In practical applications, the definite integral can model numerous phenomena, ranging from physical quantities like distance and area to more abstract calculations in probability and economics.

Numerical Integration

Numerical Integration is a powerful branch of numerical analysis focused on calculating the value of integrals, particularly when they are not easily solvable with analytical methods. This involves computing an approximation to the integral using discrete data points rather than a continuous function.
Here are some key methods within numerical integration:

• Trapezoidal Rule: Approximates the area under the curve using a series of trapezoids.
• Simpson's Rule: Utilizes parabolic arcs instead of straight lines to approximate the areas under curves.
• Midpoint Rule: Focuses on using midpoints of subintervals for a more balanced approximation.

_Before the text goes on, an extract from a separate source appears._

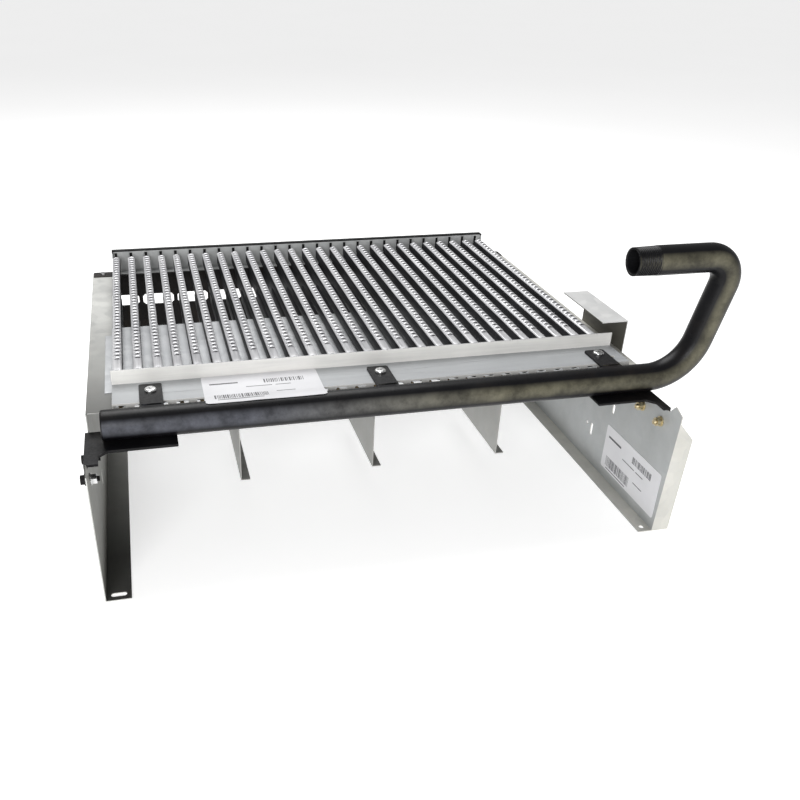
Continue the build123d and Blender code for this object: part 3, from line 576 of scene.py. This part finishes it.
def plain_parts_mesh():
    """Pinched web between tube and head, with spot-weld dimples, and the rear tongue."""
    builder = bmesh.new()
    web_front = HEAD_FRONT + 167 * MM
    web_rear = HEAD_REAR - 4 * MM
    web_low = TUBE_Z - 12 * MM
    web_high = HEAD_BOTTOM + 0.8 * MM
    box_between(builder, (-WEB_HALF, web_front, web_low), (WEB_HALF, web_rear, web_high))
    tongue_top = BURNER_TOP - 4 * MM
    box_between(
        builder,
        (-TONGUE_HALF, HEAD_REAR - 1 * MM, tongue_top - 11 * MM),
        (TONGUE_HALF, burner_high.y, tongue_top),
    )
    bmesh.ops.bevel(builder, geom=builder.edges[:], offset=0.4 * MM, segments=2, affect="EDGES")
    turn = Matrix.Rotation(math.pi / 2, 4, "Y")
    for i in range(SPOT_WELDS):
        y = web_front + (web_rear - web_front) * (i + 0.5) / SPOT_WELDS
        for side in (-1, 1):
            where = Matrix.Translation((side * WEB_HALF, y, web_low + 7 * MM))
            bmesh.ops.create_cone(
                builder, cap_ends=True, segments=16, radius1=2.4 * MM, radius2=2.0 * MM, depth=0.6 * MM,
                matrix=where @ turn,
            )
    return builder


head_template = finish_mesh("burner_template", burner_mesh(), burner_steel, 40.0)
# the head's faces below BRIGHT_DEPTH take the painted shade copy, and so does the whole web
head_template.data.materials.append(burner_shade)
for polygon in head_template.data.polygons:
    polygon.material_index = 0 if polygon.center.z > BURNER_TOP - BRIGHT_DEPTH else 1
plain_template = finish_mesh("burner_web_template", plain_parts_mesh(), burner_shade, 40.0)
burner_nodes = [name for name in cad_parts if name.startswith("burner_") and name[-2:].isdigit()]
for node_name in sorted(burner_nodes):
    low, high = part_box(node_name)
    middle_x = (low.x + high.x) / 2
    body = bpy.data.objects.new(f"{node_name}_body", head_template.data)
    web = bpy.data.objects.new(f"{node_name}_web", plain_template.data)
    for piece in (body, web):
        piece.location.x = middle_x
        bpy.context.scene.collection.objects.link(piece)
    thickness = body.modifiers.new("sheet", "SOLIDIFY")
    thickness.thickness = SHEET
    thickness.offset = -1.0
    keep(body, "burner_steel", node_name)
    keep(web, "burner_steel")
for template in (head_template, plain_template):
    bpy.data.objects.remove(template)


# ---------------------------------------------------------------- manifold pipe
PIPE_RADIUS = 16.7 * MM
PIPE_BORE = 13.3 * MM
THREAD_PITCH = 2.2 * MM
THREAD_DEPTH = 0.8 * MM
THREAD_LENGTH = 28 * MM
THREAD_TAPER = 1 / 40
ROUND = 64
pipe_low, pipe_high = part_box("manifold_pipe")
PIPE_Y = (pipe_low.y + pipe_high.y) / 2
PIPE_LEFT = pipe_low.x
HOOK_TOP_Z = pipe_high.z - PIPE_RADIUS
HOOK_END_X = 234.5 * MM
BEND_RADII = (60 * MM, 27 * MM)
BEND_STEPS = 20
THREAD_STEPS = 110
corners = [
    Vector((PIPE_LEFT, PIPE_Y, TUBE_Z)),
    Vector((329 * MM, PIPE_Y, TUBE_Z)),
    Vector((364 * MM, PIPE_Y, HOOK_TOP_Z)),
    Vector((HOOK_END_X, PIPE_Y, HOOK_TOP_Z)),
]


def pipe_path(points, radii):
    """Points along straight runs joined by tangent arcs, with the direction at each."""
    path = [(points[0], (points[1] - points[0]).normalized())]
    for before, corner, after, radius in zip(points, points[1:], points[2:], radii):
        inward = (corner - before).normalized()
        outward = (after - corner).normalized()
        turn = inward.angle(outward)
        reach = radius * math.tan(turn / 2)
        start = corner - inward * reach
        centre = start + (outward - inward * inward.dot(outward)).normalized() * radius
        axis = inward.cross(outward).normalized()
        for step in range(BEND_STEPS + 1):
            spin = Matrix.Rotation(turn * step / BEND_STEPS, 3, axis)
            path.append((centre + spin @ (start - centre), spin @ inward))
    path.append((points[-1], (points[-1] - points[-2]).normalized()))
    return path


def pipe_mesh():
    """Bent pipe with its thread and bore, and how many of its faces are outside."""
    builder = bmesh.new()
    path = pipe_path(corners, BEND_RADII)
    side = Vector((0, 1, 0))

    def ring(centre, direction, radius_of):
        up = side.cross(direction).normalized()
        points = []
        for i in range(ROUND):
            angle = 2 * math.pi * i / ROUND
            points.append(centre + (side * math.cos(angle) + up * math.sin(angle)) * radius_of(angle))
        return add_ring(builder, points)

    plain = path[:-1]
    end, direction = path[-1]
    outer = [ring(centre, way, lambda angle: PIPE_RADIUS) for centre, way in plain]
    # the last run is plain up to the thread, and the thread is one helix that tapers to the end
    start = end - direction * THREAD_LENGTH
    outer.append(ring(start - direction * 1.0 * MM, direction, lambda angle: PIPE_RADIUS))
    for step in range(THREAD_STEPS + 1):
        along = THREAD_LENGTH * step / THREAD_STEPS
        fade = min(1.0, (THREAD_LENGTH - along) / (1.6 * MM), along / (3 * MM) + 0.15)

        def threaded(angle, along=along, fade=fade):
            phase = (along / THREAD_PITCH + angle / (2 * math.pi)) % 1.0
            groove = abs(2 * phase - 1)
            return PIPE_RADIUS - 0.2 * MM - THREAD_TAPER * along - THREAD_DEPTH * groove * fade

        outer.append(ring(start + direction * along, direction, threaded))
    for first, second in zip(outer, outer[1:]):
        bridge(builder, first, second)
    mouth = ring(end, direction, lambda angle: PIPE_BORE + 0.5 * MM)
    bridge(builder, outer[-1], mouth)
    outside_faces = len(builder.faces)
    inner = [ring(end - direction * 0.8 * MM, direction, lambda angle: PIPE_BORE)]
    inner += [ring(centre, way, lambda angle: PIPE_BORE) for centre, way in reversed(plain)]
    bridge(builder, mouth, inner[0])
    for first, second in zip(inner, inner[1:]):
        bridge(builder, first, second)
    bridge(builder, inner[-1], outer[0])
    return builder, outside_faces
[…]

The choice of method depends on factors like the desired accuracy and the function's integrability. Numerical integration is essential in many fields, from engineering to finance, where it helps solve real-world problems.

Subdivision

Subdivision in calculus refers to dividing an interval into smaller parts, or subintervals, which are then used to apply numerical integration techniques. It is a critical step in methods such as the Midpoint Rule, Trapezoidal Rule, or Simpson's Rule.
Key aspects of subdivision include:

• The number of subintervals \( n \) determines the accuracy; more subintervals generally lead to a better approximation of the integral.
• Each subinterval has a width calculated as \( \Delta x = \frac{b-a}{n} \), allowing the entire interval \( [a, b] \) to be covered fully.
• Subdivision helps to break down complex problems, making them manageable by focusing on smaller sections at a time.

Think of subdivision as slicing a cake into smaller pieces, where each piece is easier to analyze and sum up to get the whole. It's a simple yet indispensable concept in numerical methods, offering flexibility in computations.